By Ty Russell

MIAMI (CBSMiami) – Travelers refusing to wear face coverings on flights may get blacklisted from flying. It’s a new policy announced Monday that’ll go into effect soon.

“You are supposed to be wearing a mask. They are enforcing the six feet contact rule. So, they are doing a good job,” Miami International Airport traveler Barbara Cordero said.

Cordero gave up her seat on her flight at MIA Monday. She volunteered to help with social distancing since the flight was overbooked.

“I changed mine for tomorrow. I gave up mine since I already live here anyway,” Cordero said.

The group Airlines for America announced Monday that Alaska, American, Delta, Hawaiian, JetBlue, Southwest and United are updating policies. United will roll out the new rule Thursday.

Travelers will see the rules during check-in and must agree. Onboard, flight attendants will discuss violations, which could be as severe as not being allowed to fly with that airline if the passenger refuses to wear a mask.

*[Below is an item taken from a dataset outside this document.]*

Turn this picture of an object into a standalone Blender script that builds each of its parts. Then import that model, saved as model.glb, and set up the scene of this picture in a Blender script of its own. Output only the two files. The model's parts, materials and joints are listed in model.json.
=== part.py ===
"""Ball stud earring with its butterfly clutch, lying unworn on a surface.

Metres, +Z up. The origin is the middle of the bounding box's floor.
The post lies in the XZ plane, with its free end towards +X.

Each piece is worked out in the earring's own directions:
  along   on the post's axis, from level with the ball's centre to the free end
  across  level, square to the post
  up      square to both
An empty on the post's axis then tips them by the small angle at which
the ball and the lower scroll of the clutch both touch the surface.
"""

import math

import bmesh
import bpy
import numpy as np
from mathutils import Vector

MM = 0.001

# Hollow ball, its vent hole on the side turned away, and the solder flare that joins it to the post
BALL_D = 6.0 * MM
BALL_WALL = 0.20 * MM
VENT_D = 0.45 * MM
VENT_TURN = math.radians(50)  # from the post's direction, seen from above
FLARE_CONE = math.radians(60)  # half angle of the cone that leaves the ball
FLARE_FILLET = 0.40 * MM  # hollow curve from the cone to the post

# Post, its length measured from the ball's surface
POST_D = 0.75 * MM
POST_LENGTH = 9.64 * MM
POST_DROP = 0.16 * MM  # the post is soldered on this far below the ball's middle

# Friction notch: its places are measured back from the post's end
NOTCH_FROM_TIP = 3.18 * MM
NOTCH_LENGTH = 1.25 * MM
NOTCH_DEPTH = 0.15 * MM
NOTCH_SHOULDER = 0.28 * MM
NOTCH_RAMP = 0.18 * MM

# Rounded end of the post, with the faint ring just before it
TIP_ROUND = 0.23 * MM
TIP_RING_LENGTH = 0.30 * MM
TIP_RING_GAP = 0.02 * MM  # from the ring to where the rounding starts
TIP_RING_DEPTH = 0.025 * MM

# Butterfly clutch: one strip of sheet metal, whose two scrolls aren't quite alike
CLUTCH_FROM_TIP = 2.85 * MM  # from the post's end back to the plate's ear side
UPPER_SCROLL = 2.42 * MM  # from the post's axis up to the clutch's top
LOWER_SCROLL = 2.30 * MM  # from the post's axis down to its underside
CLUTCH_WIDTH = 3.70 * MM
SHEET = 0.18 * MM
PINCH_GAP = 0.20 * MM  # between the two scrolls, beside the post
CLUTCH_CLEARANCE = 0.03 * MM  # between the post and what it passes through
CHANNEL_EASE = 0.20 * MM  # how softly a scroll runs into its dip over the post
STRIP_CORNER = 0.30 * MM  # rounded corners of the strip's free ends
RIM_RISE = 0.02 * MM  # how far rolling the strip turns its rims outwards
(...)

“As the demand picks up, we have to be ready,” United maintenance worker Brian Kerr said.

Workers are still making sure planes that have been parked are OK to fly as more people are now starting to travel again.

The TSA said it is now recording half a million people going through security. Compared to last summer, more than 2-½ million people were passing through each day.

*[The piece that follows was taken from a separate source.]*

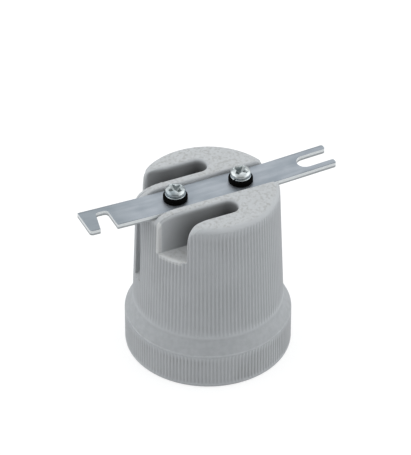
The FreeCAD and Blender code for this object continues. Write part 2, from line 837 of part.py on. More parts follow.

“There’s a lot of anxiety with our customers. There’s a lot of anxiety with our employees in terms of aviation in general. But we are confident it’ll return,” Omar Idris with United Airlines said.

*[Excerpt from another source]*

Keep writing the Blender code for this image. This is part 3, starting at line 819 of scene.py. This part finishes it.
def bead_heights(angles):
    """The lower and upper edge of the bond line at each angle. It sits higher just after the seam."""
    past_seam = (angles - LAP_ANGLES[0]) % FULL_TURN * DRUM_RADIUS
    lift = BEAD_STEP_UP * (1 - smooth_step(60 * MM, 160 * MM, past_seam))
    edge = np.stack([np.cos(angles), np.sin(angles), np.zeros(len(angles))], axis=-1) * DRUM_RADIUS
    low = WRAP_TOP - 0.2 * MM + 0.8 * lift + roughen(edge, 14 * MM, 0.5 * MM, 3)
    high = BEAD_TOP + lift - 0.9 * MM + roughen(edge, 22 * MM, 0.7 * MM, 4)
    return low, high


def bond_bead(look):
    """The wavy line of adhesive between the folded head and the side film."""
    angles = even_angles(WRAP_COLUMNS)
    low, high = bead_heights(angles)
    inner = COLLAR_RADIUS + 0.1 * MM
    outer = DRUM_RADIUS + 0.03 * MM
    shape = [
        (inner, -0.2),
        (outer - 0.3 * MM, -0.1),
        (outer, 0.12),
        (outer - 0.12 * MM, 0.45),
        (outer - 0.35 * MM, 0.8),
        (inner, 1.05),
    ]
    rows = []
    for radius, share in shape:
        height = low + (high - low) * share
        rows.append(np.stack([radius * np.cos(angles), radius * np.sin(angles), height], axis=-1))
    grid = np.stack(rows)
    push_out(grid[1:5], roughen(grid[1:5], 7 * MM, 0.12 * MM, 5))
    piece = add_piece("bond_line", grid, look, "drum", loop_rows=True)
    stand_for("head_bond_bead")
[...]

Airlines have also taken on other safety measures during the pandemic, like disinfecting check-in counters and flights, boarding from back to front and travelers are being given wipes.

Qatar Airways is using robots with UV light to clean and flight crews are being given PPE.

“It’s very different, it’s not like before. It’s not a lot of people. But I guess it’s the new norm you have to get used to,” Cordero said.

Because of a lower number of travelers, airlines have also cut back on schedules. That’s on top of reducing capacity inside flights to skip seats in hopes of reducing the spread of COVID-19. So far, Delta caps capacity at 60%.

Numbers from last month show American is averaging flights that are 55% full. That’s actually an increase from the previous month.